The order leaves a significant percentage of students who were living in dorms this semester unable to move out, although they will not be back to campus for classes. All classes went online after spring break which began March 15. At the time students did not know they would finish the semester online after the break.
At some campuses, students were able to return in small numbers to pick up their belongings while maintaining the recommended 6 feet of distance, and about 60% of students were able to complete the process. At other campuses, the move out process had not yet begun.
Perman told the board that students with a pressing need to get into their dorm might be allowed in to pick up items, but otherwise students may have to wait until Hogan lifts the order before they can get into the dorms they left in mid-March.
“I greatly sympathize with students who want to retrieve items,” he said, adding that they have no date when the move out will resume.
The university system is refunding students their room and board fees on a prorated basis.

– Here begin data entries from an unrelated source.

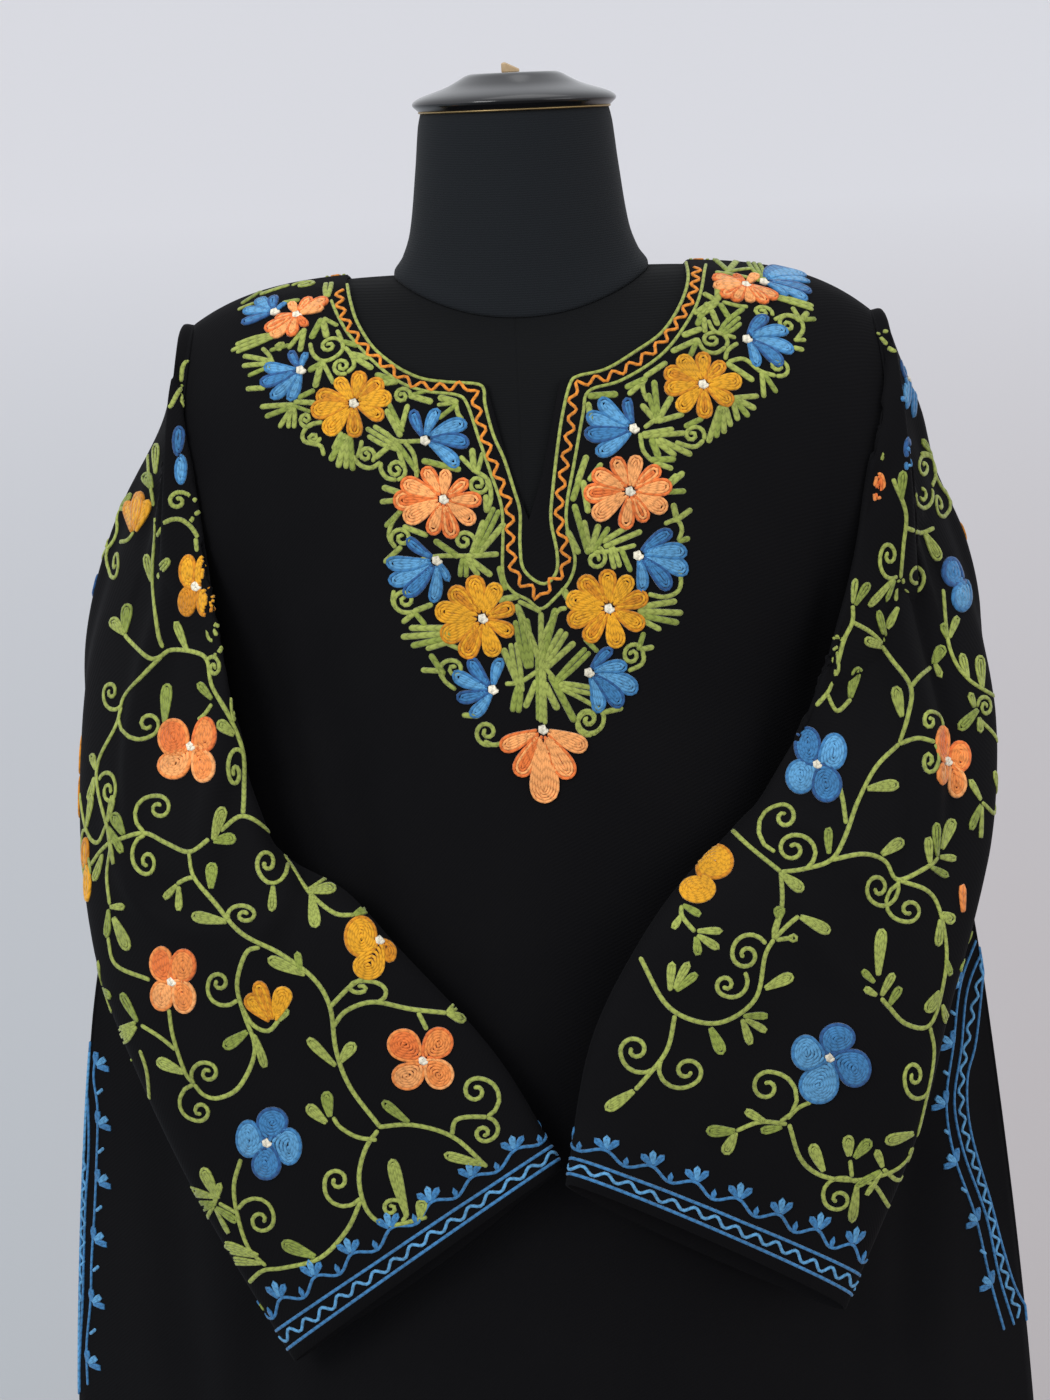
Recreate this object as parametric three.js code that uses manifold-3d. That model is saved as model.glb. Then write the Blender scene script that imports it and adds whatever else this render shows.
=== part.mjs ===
// A long loose pheran worn by a neck-topped dress form on a pole stand.
// Millimetres, +Z up, the front faces -Y. The origin is on the floor, at the centre of the stand's foot.
import * as THREE from 'three';
import { mergeVertices } from 'three/addons/utils/BufferGeometryUtils.js';
import Module from 'manifold-3d';

const wasm = await Module();
wasm.setup();

// Driving dimensions
const wall = 1.6;                 // thickness of the cloth wall
const seamGap = 0.3;              // space left between two pieces at a seam
const ridgeHeight = 1399;         // top of the shoulder ridge above the floor
const shoulderFall = 30;          // how much lower the shoulder tip is than the ridge
const shoulderHalf = 184;         // half width where the shoulder has fallen so far
const armholeDrop = 226;          // underarm point below the ridge
const armholeHalfDepth = 45;      // half of the armhole's front-to-back opening
const hemDrop = 1049;             // hem below the ridge
const neckHalf = 91;              // half width of the neck opening at the ridge
const neckCentre = -2;            // the opening sits a little to one side of the form
const neckFrontDepth = 51;        // depth of the round front neck
const neckBackDepth = 27;         // depth of the shallow back neck
const slitHalf = 19;              // half width of the front slit at its top
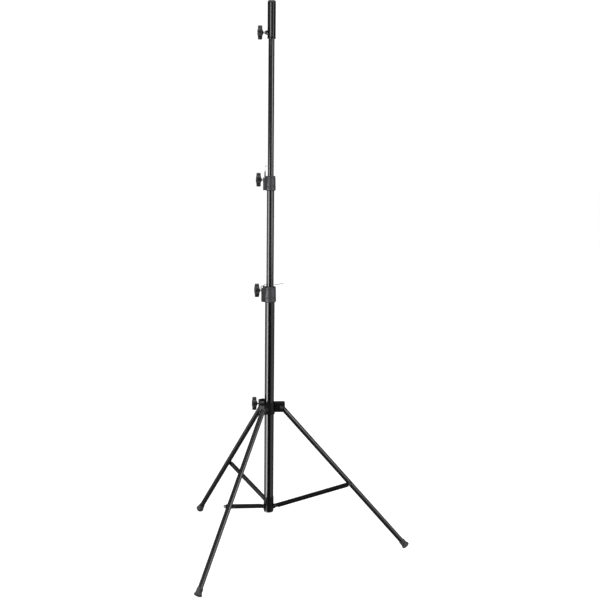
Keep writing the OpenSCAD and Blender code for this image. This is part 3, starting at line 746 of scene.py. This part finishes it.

About 1,000 students continue to live in the dorms at the 12 campuses. They are either international students — about 300 — or they don’t have a place to go home to currently, Perman said. Some American students on study abroad programs decided to remain in their host countries, he said, although some had difficulty.
Seven members of the Salisbury State University rugby team only recently returned from Lima, Peru, after interventions by Maryland’s congressman and others, Perman said. The group was stranded in Peru after international flights out of the country were canceled. A U.S. military evacuation brought them home last weekend.

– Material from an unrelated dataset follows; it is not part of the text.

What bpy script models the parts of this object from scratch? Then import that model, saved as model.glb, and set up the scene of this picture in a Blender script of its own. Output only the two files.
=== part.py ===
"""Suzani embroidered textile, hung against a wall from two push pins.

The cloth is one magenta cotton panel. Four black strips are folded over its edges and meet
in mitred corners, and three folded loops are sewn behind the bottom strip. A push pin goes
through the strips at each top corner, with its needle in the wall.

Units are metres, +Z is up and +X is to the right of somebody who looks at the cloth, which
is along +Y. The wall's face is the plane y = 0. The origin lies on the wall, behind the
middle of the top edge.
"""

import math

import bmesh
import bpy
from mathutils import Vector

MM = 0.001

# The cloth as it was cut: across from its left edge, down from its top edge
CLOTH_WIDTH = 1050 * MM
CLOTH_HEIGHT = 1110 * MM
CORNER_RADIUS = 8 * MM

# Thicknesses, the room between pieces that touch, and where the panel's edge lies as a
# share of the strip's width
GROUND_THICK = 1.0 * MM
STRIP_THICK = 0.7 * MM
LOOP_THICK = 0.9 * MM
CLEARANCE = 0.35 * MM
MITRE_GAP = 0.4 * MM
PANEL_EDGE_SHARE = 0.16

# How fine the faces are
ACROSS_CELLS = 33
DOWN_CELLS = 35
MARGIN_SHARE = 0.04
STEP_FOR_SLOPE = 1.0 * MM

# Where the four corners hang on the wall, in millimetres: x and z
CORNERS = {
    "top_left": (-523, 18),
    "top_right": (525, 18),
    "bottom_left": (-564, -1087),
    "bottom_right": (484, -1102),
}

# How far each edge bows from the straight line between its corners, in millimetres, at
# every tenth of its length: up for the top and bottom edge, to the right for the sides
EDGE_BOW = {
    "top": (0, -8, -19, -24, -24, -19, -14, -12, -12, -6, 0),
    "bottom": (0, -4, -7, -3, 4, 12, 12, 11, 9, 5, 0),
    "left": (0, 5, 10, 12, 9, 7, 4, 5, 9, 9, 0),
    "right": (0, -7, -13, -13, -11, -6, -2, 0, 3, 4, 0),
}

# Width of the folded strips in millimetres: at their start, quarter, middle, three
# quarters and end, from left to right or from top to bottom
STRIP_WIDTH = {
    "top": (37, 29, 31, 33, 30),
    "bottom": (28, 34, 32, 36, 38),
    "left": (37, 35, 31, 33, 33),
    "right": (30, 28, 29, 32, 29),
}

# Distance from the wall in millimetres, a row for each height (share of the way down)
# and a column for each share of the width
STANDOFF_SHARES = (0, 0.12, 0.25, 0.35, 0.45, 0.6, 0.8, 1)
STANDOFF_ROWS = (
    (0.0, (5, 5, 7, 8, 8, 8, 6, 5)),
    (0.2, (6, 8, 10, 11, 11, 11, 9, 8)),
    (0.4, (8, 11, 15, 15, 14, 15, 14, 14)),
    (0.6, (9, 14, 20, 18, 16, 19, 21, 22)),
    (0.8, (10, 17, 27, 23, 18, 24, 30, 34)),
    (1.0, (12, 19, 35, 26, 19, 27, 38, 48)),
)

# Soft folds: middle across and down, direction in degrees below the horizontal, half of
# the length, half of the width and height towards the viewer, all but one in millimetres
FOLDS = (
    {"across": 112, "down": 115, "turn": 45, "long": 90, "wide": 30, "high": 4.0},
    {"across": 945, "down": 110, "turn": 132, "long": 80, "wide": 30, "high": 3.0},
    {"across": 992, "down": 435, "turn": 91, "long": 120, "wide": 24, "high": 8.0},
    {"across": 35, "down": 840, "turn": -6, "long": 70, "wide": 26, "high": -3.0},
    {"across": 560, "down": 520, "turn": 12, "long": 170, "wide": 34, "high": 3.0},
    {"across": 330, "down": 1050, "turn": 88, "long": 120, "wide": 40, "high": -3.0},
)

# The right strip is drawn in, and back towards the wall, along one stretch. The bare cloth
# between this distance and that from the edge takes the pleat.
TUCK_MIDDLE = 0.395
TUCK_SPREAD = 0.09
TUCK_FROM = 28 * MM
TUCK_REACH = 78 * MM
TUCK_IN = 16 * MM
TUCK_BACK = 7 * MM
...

All of the campuses have decided to offer students the option of taking their courses pass/fail this semester, Perman also reported. The decision was made after administrators feared that some students would not adapt well to online learning which began in most campuses last week or this week.
“Some students will simply have more difficulty thriving in an isolated environment, away from their professors and classmates, away from the interactive atmosphere of the classroom or lab,” Perman said.
The system is working with Maryland’s community colleges to “ensure that implementation of a flexible pass/fail policy at the two-year college level doesn’t result in students underprepared to transition” into the individual universities.